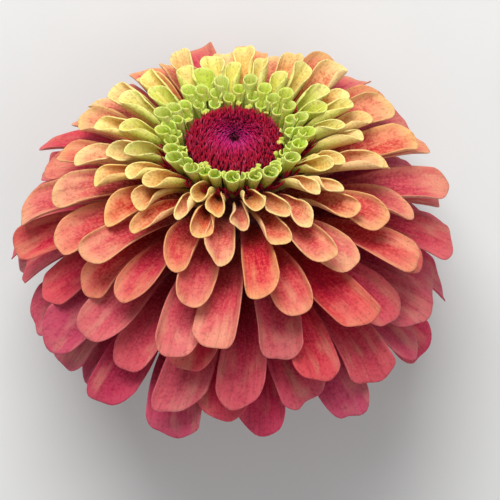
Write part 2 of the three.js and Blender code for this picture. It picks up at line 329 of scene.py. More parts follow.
def toneParts(tree):
    attribute = tree.nodes.new("ShaderNodeAttribute")
    attribute.attribute_name = "tone"
    split = tree.nodes.new("ShaderNodeSeparateColor")
    tree.links.new(attribute.outputs["Color"], split.inputs[0])
    return split.outputs[0], split.outputs[1], split.outputs[2]


def roughen(tree, shader, height, strength, depth):
    node = tree.nodes.new("ShaderNodeBump")
    node.inputs["Strength"].default_value = strength
    node.inputs["Distance"].default_value = depth * mm
    tree.links.new(height, node.inputs["Height"])
    tree.links.new(node.outputs[0], shader.inputs["Normal"])


def mottled(name, fixed, scale, bounds, colours, bump):  # two colours in spots that also make the bump
    material, tree, shader = newMaterial(name, fixed)
    spots = noise(tree, objectPlace(tree), scale)
    first, second = [hexColour(colour) for colour in colours]
    feed(tree, blend(tree, ease(tree, spots, *bounds), first, second), shader.inputs["Base Color"])
    roughen(tree, shader, spots, *bump)
    return material


# Petal colours at eight tones, from 0 for the lowest rays to 1 for the innermost scoops and tubes
tones = (0, 0.3, 0.5, 0.65, 0.78, 0.87, 0.94, 1)
petalFace = {
    "root": "#7c0c2c #8c0e2c #9c102a #a41426 #ac2826 #c06634 #bcae3e #9cb83a",
    "middle": "#b41c4a #bc1e44 #c02040 #c62e3a #d05c48 #e2aa60 #dccc60 #b6cb48",
    "tip": "#d04c68 #d4585e #d86c5e #e49272 #eebe82 #f0d48e #e2dc74 #c8d856",
    "margin": "#b64c6e #ca686a #dea070 #e8be78 #f0d486 #f2e28c #ece892 #dfea88",
}
# Backs paler than the faces: partly their own colour, partly painted light that lifts their shade and stands
# in for the sheen at the rim
petalBack = {
    "root": "#a05468 #b06066 #c28c60 #ceb668 #cec85c #bec850 #acc242 #9ab836",
    "middle": "#c05e74 #cc6c76 #dc9078 #e8b07c #ecca78 #e2d26a #ced458 #b6c848",
    "tip": "#cc6a80 #d67c7c #e29480 #ecaa86 #f2c28a #f0d482 #dedc6c #c8d856",
    "margin": "#d48496 #de908c #e8aa8e #f0be92 #f4d094 #f2e092 #ecea90 #dfea88",
}
petalLook = {
    "surface": {"Roughness": 0.6, "Sheen Weight": 0.08, "Sheen Roughness": 0.4, "Specular IOR Level": 0.3},
    "scatter": (1.2 * mm, 0.5 * mm, 0.3 * mm),
    "veins": (22, 2.2, 40),  # scales across a petal, along it and from one petal to the next
    "blotches": (4, 3, 40),
    "threads": (60, 9, 1),
    "patches": 420,  # per metre
    "grain": 1800,
    "bump": (0.6, 0.2),
    "gold": "#e8b088",
    "shade": "#b08888",
}


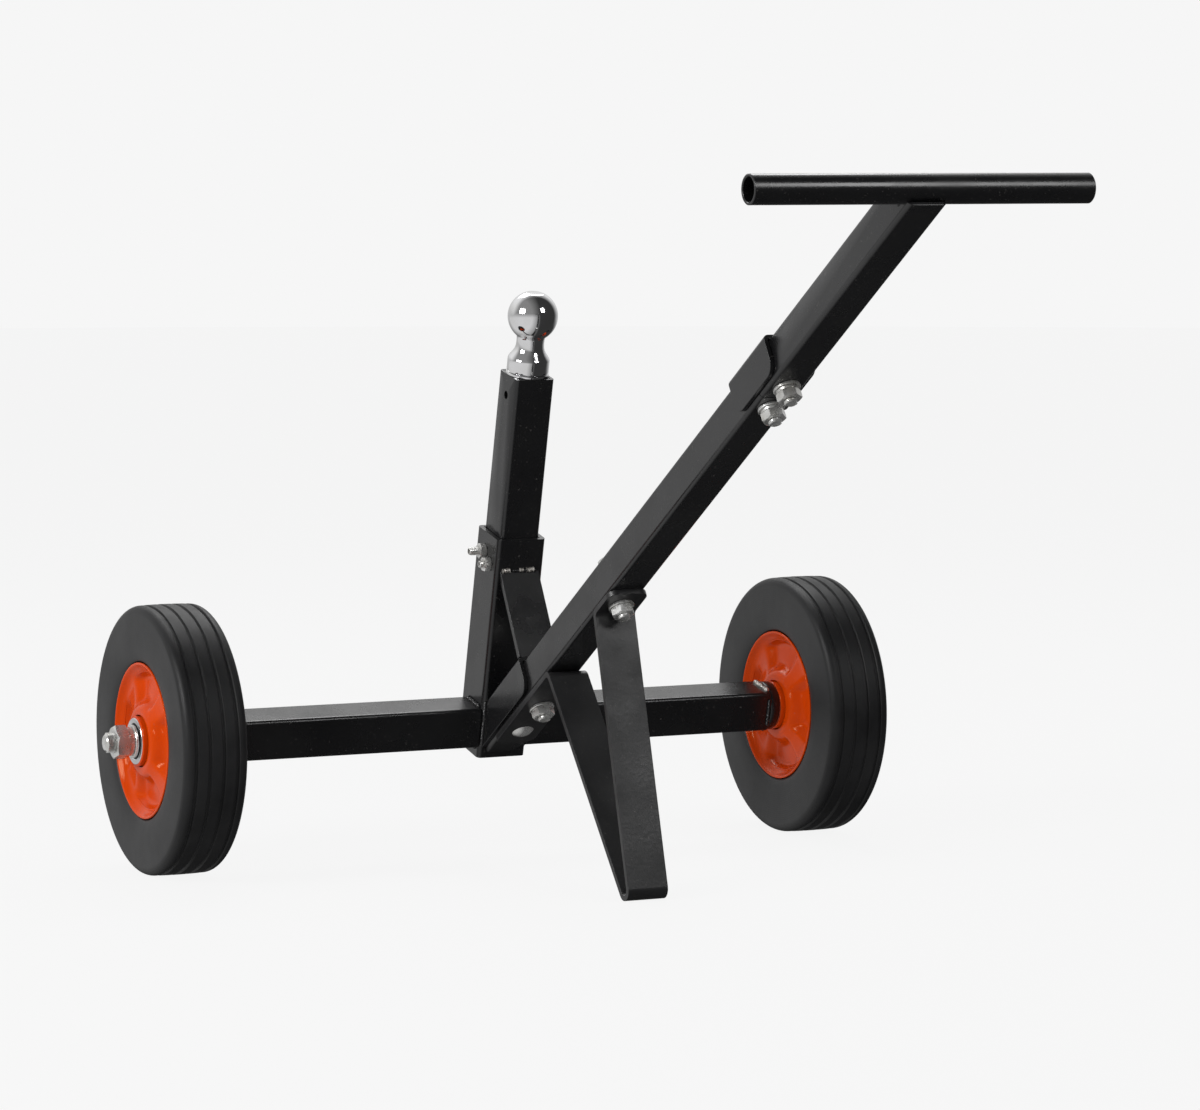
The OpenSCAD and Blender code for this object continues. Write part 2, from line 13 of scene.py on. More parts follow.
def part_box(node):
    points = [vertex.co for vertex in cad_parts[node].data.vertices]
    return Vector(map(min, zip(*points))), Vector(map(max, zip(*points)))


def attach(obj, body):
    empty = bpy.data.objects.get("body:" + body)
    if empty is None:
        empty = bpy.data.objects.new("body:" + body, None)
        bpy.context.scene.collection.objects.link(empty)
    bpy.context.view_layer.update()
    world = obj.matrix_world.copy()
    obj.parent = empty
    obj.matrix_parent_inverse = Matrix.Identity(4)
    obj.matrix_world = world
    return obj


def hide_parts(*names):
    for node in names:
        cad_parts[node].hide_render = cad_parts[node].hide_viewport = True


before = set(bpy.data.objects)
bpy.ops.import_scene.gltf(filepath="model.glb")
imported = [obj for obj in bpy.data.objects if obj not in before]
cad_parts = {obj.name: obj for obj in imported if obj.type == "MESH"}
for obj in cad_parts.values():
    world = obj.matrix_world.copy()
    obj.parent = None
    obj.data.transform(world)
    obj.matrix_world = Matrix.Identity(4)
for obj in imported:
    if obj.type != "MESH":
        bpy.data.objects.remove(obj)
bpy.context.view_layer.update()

MM = 0.001
# How near two points have to be, in metres, for a turned piece to weld them
SEAM = 0.000002
chance = random.Random(11)

# ---- places -------------------------------------------------------------------------

stud_low, stud_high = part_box("axle_studs")
AXLE = Vector((0, (stud_low[1] + stud_high[1]) / 2, (stud_low[2] + stud_high[2]) / 2))
LEAN = math.radians(13.3)
HANDLE_ANGLE = math.radians(46)
POST_FRONT = 20
WHEEL_X = 334
# Sizes that several pieces share
AXLE_TUBE, HANDLE_TUBE = 40, 35
AXLE_END, SPLICE_AT, GRIP_AT = 288, 668, 970
COS_H, SIN_H = math.cos(HANDLE_ANGLE), math.sin(HANDLE_ANGLE)


def moved(x, y, z):
    return Matrix.Translation((x * MM, y * MM, z * MM))


def turned_about(axis, degrees):
    return Matrix.Rotation(math.radians(degrees), 4, axis)


# The leaning frame's axes, the handle's (+Z up the handle, -Y its underside) and the
# post's (+Z up the post)
IN_FRAME = Matrix.Translation(AXLE) @ Matrix.Rotation(LEAN, 4, "X")
ON_HANDLE = IN_FRAME @ moved(0, -POST_FRONT, 0) @ Matrix.Rotation(math.pi / 2 - HANDLE_ANGLE, 4, "X")
ON_POST = IN_FRAME @ moved(0, 5, 0)
# Outwards along each stud
ON_STUD = {side: Matrix.Translation(AXLE) @ turned_about("Y", sign * 90)
           for side, sign in (("left", -1), ("right", 1))}


def under_handle(along, below):
    """A place on the handle's underside, with +Z pointing away from it."""
    return ON_HANDLE @ moved(0, -below, along) @ turned_about("X", 90)


def handle_point(along, below):
    """(y, z) in the leaning frame of a point beside the handle's centre line."""
    return (-(POST_FRONT + along * COS_H + below * SIN_H), along * SIN_H - below * COS_H)


# ---- making pieces ------------------------------------------------------------------

def piece_from(name, points, edges, faces):
    mesh = bpy.data.meshes.new(name)
    mesh.from_pydata([Vector(p) * MM for p in points], edges, faces)
    mesh.update()
    piece = bpy.data.objects.new(name, mesh)
    bpy.context.scene.collection.objects.link(piece)
    return piece


def smooth(mesh, crease=35):
    """Rounds the shading, and keeps every edge sharper than the crease angle."""
    mesh.polygons.foreach_set("use_smooth", [True] * len(mesh.polygons))
    mesh.set_sharp_from_angle(angle=math.radians(crease))
    mesh.update()


def settled(piece, place=Matrix.Identity(4), crease=35):
    """Makes the stack of a piece final, then puts its mesh in place."""
    bpy.context.view_layer.update()
    seen = piece.evaluated_get(bpy.context.evaluated_depsgraph_get())
    mesh = bpy.data.meshes.new_from_object(seen)
    mesh.transform(place)
    piece.modifiers.clear()
    piece.data = mesh
    smooth(mesh, crease)
    return piece


def joined(name, parts):
    """One piece out of several."""
    shell = bmesh.new()
    for part in parts:
        shell.from_mesh(part.data)
    mesh = bpy.data.meshes.new(name)
    shell.to_mesh(mesh)
    shell.free()
    for part in parts:
        bpy.data.objects.remove(part)
    piece = bpy.data.objects.new(name, mesh)
    bpy.context.scene.collection.objects.link(piece)
    return piece


def carved(piece, cutter):
    """Cuts a helper's shape out of a piece whose stack is final."""
    cut = piece.modifiers.new("cut", "BOOLEAN")
    cut.operation = "DIFFERENCE"
    cut.solver = "EXACT"
    cut.object = cutter
    settled(piece)
    bpy.data.objects.remove(cutter)
    return piece


def finished(piece, material, body, slot, *nodes):
    """Gives a piece its material, its body and the CAD nodes it stands for."""
    piece.data.materials.clear()
    piece.data.materials.append(material)
    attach(piece, body)
    if nodes:
        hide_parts(*nodes)
    return piece


def lathed(name, profile, place, steps=72, crease=35):
    """A turned piece about Z. The profile is (radius, height) from its top down, and one
    that ends where it starts is a ring."""
    ring = profile[0] == profile[-1]
    points = profile[:-1] if ring else profile
    edges = [(i, i + 1) for i in range(len(points) - 1)]
    if ring:
        edges.append((len(points) - 1, 0))
    piece = piece_from(name, [(r, 0, z) for r, z in points], edges, [])
    turn = piece.modifiers.new("turn", "SCREW")
    turn.steps = turn.render_steps = steps
    turn.use_merge_vertices = True
    turn.merge_threshold = SEAM
    return settled(piece, place, crease)


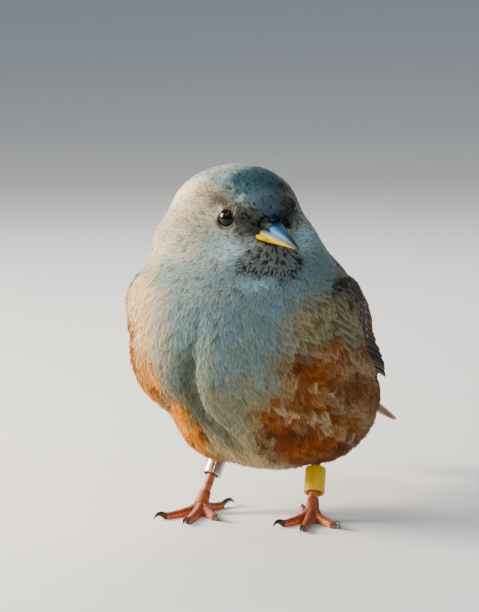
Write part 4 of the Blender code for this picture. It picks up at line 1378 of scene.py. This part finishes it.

-=-=-=-=-

Set out every line from the material that contains the string "More".

Write part 2 of the three.js and Blender code for this picture. It picks up at line 329 of scene.py. More parts follow.
The OpenSCAD and Blender code for this object continues. Write part 2, from line 13 of scene.py on. More parts follow.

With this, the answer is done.